What is the average mpg and price for cars in our data set?
. summarize mpg price // summary statistics for the 'mpg' variable
Variable | Obs Mean Std. dev. Min Max
-------------+---------------------------------------------------------
mpg | 74 21.2973 5.785503 12 41
price | 74 6165.257 2949.496 3291 15906
Do you want to know more about the ‘summarize’ command? There’s a command for that:
. help summarize // Notice - a separate help window opens.
In Stata, you can leave comments in three ways. In the command above, we used double backslashes after entering a command. Thus, a command and a note can exist on the same line. But the command must always precede the comment. It is important to note that, when using “//” for comments, it is turned off when you enter a carriage return and start a new line.
. * Also - you can begin a line with one or more asterisk to start a note.
. ** See! This is a note too!
. *** So is this!

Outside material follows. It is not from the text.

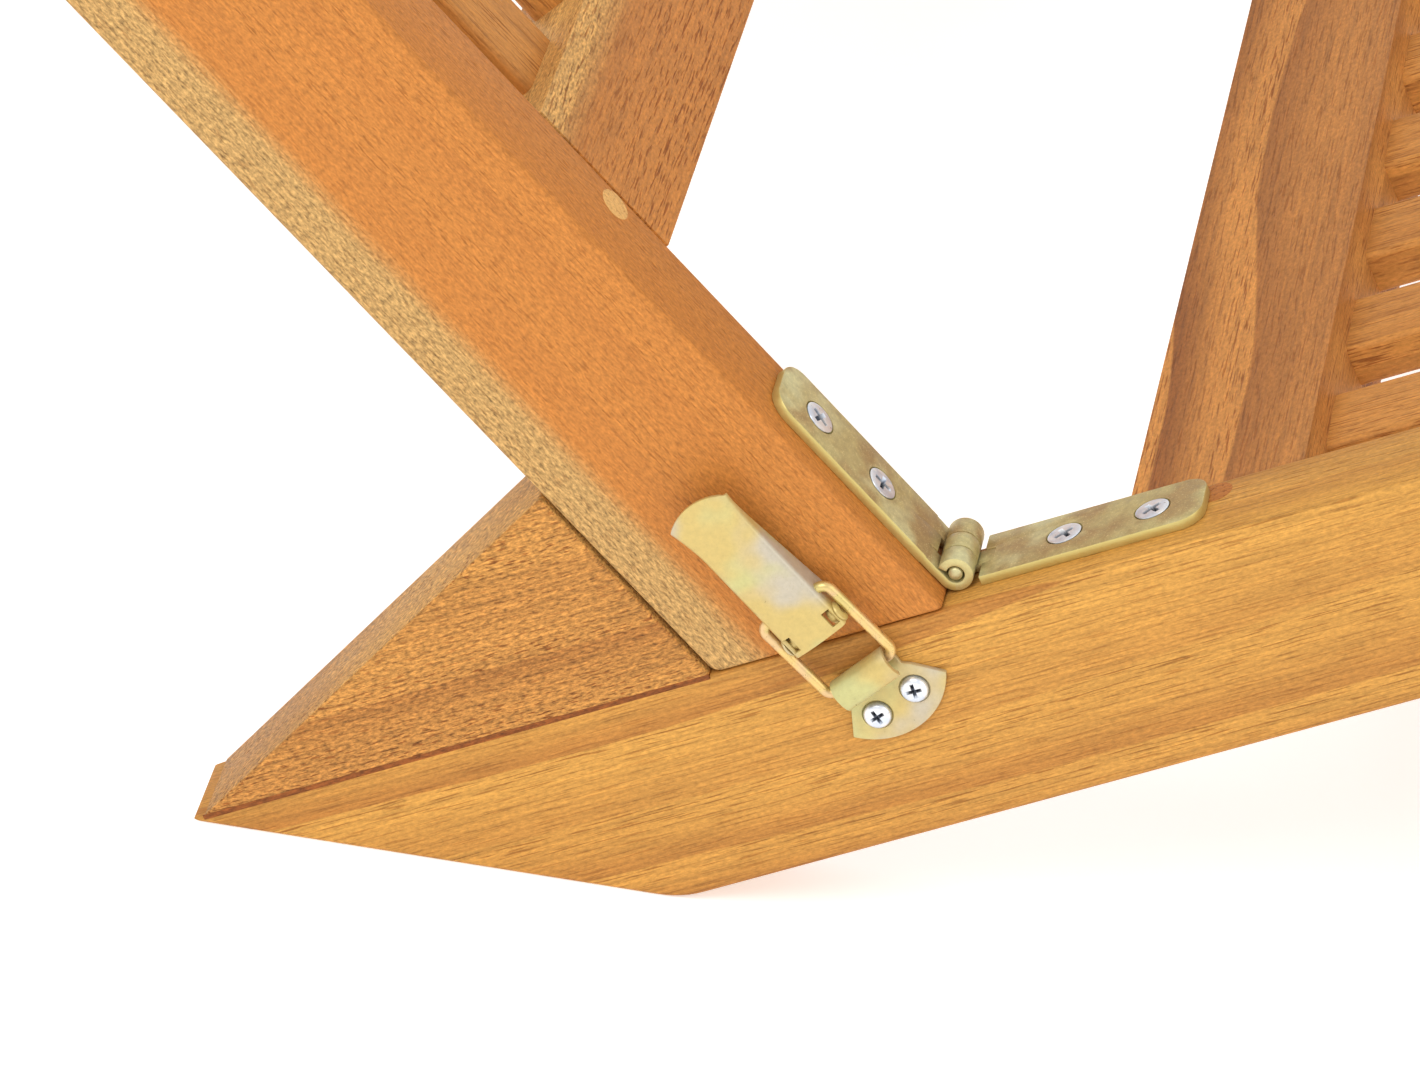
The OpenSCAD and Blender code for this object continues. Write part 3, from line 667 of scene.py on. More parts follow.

Note how I used a tab to start the line -- that's OK. ***
. * But asterisks can only trigger comments when they BEGIN a line (unlike the "//").
. * More on that later.
Let’s finish up by making a graph.
scatter mpg price
If you are using the Stata GUI, notice that the graph does not appear in the “Results” window. Instead, there is a separate window where graphs appear, and can be edited. More on that later.
Finally – we are done with our analyses. When we close Stata, our output in the
“Results” window will not be saved, and our graph will disappear. That’s OK –
we can just open our .do
file and re-run it. We should get the same exact
output.
To quit Stata, run:
exit